More secure tenancies:
Changes to the Residential Tenancies Act coming in on February 11 are being celebrated by tenants but have left many landlords worried. The list of changes is long. Security of tenure is the main one, with landlords required to meet new termination grounds to evict tenants. The changes will ban rental bidding, allow easier assignment of tenancies, and strengthen enforcement measures.

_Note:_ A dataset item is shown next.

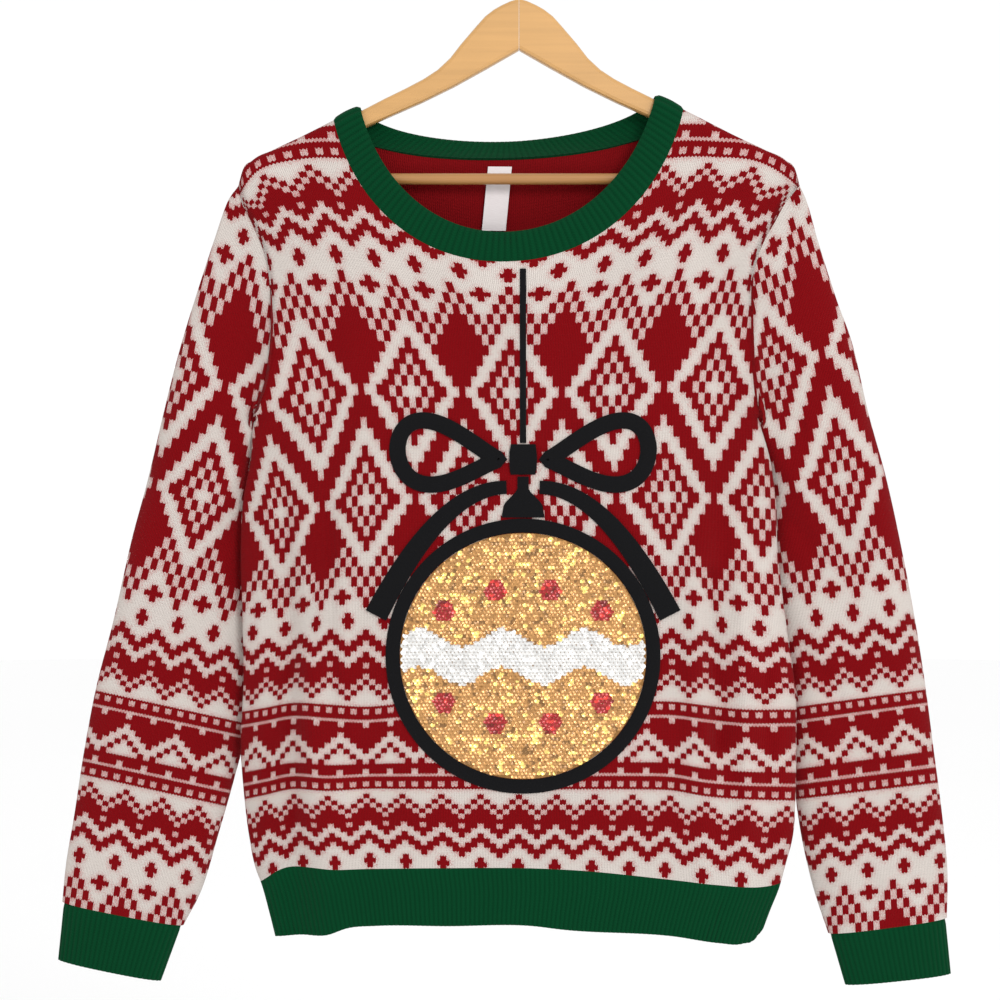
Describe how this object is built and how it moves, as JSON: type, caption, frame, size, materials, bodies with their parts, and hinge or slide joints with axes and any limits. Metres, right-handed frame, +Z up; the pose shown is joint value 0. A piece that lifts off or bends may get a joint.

When financial advice goes wrong, individuals can lose their entire life savings. The Financial Services Legislation Amendment Act comes into effect on March 15 and requires all financial advisers to meet the same standards, that all advisers providing advice to retail clients must either hold, or operate under, a financial advice provider licence, stronger requirements in relation to education, and also a code of conduct. The code will require advisers to treat clients fairly, act with integrity, give financial advice that is suitable, and ensure that the client understands the advice. Advisers will also be required to have competence, knowledge and skill and keep that up-to-date.
Consumer credit:
A series of changes to the Credit Contracts and Consumer Finance Act will continue to come online this year. The changes crack down on the seedier elements of the lending business such as loan sharks and mobile traders. New advertising standings from April 1 require lenders to reveal more of the fine print in adverts including payment details, interest rates, credit fees and charges. Mobile traders are brought under the act and will be required to be "fit and proper persons".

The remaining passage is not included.